The Three-Stage Pipeline
SVG360 tackles this challenge through an elegantly phased approach:
3D Lifting & Rendering: The input SVG is rasterized, lifted into a 3D neural representation, and rendered under various target camera angles—creating multi-view 2D images of the object.
Spatial Memory Alignment: Here’s where it gets ingenious. The team adapts Segment Anything 2’s (SAM) temporal memory mechanism for spatial correspondence. As lead authors Mengnan Jiang et al. explain: "We construct a spatial memory bank establishing part-level correspondences across neighboring views." This eliminates retraining needs while ensuring vector paths and color assignments remain consistent across perspectives.

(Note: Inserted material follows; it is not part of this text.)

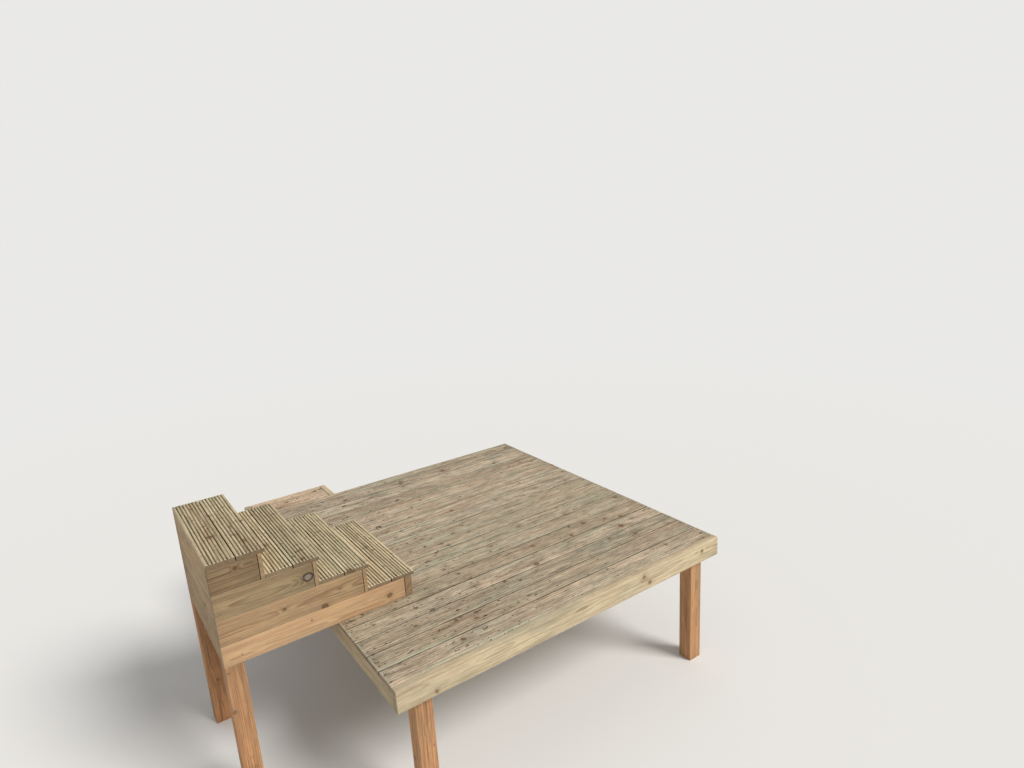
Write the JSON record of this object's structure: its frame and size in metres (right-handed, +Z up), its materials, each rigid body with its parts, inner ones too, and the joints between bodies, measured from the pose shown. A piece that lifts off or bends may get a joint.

Vector Optimization: During raster-to-vector conversion, redundant paths get consolidated through structural optimization. The result? Cleaner SVGs that retain boundary precision and semantic meaning without bloated elements.
Why Design Workflows Win
The implications are significant:
- Asset Creation: Generate consistent product mockups or icon sets from single SVG sources
- Semantic Editing: Modify vector elements (e.g., changing a chair’s leg style) with changes propagating accurately across all views
- Efficiency: 60-70% reduction in redundant paths compared to per-view SVG generation
Beyond Pixels
What makes SVG360 noteworthy isn’t just technical novelty—it’s philosophical. As the paper states: "This work bridges generative modeling and structured vector representation." While diffusion models dominate image synthesis, SVG360 offers deterministic, editable outputs perfect for professional pipelines. Early tests show particular promise for e-commerce visualizations and AR/VR asset generation where scalable vectors are non-negotiable.
The framework opens avenues for integrating physical constraints (like material properties) into vector generation—a natural next step. For now, it delivers something rare: multi-view consistency without sacrificing the precision that makes SVGs indispensable.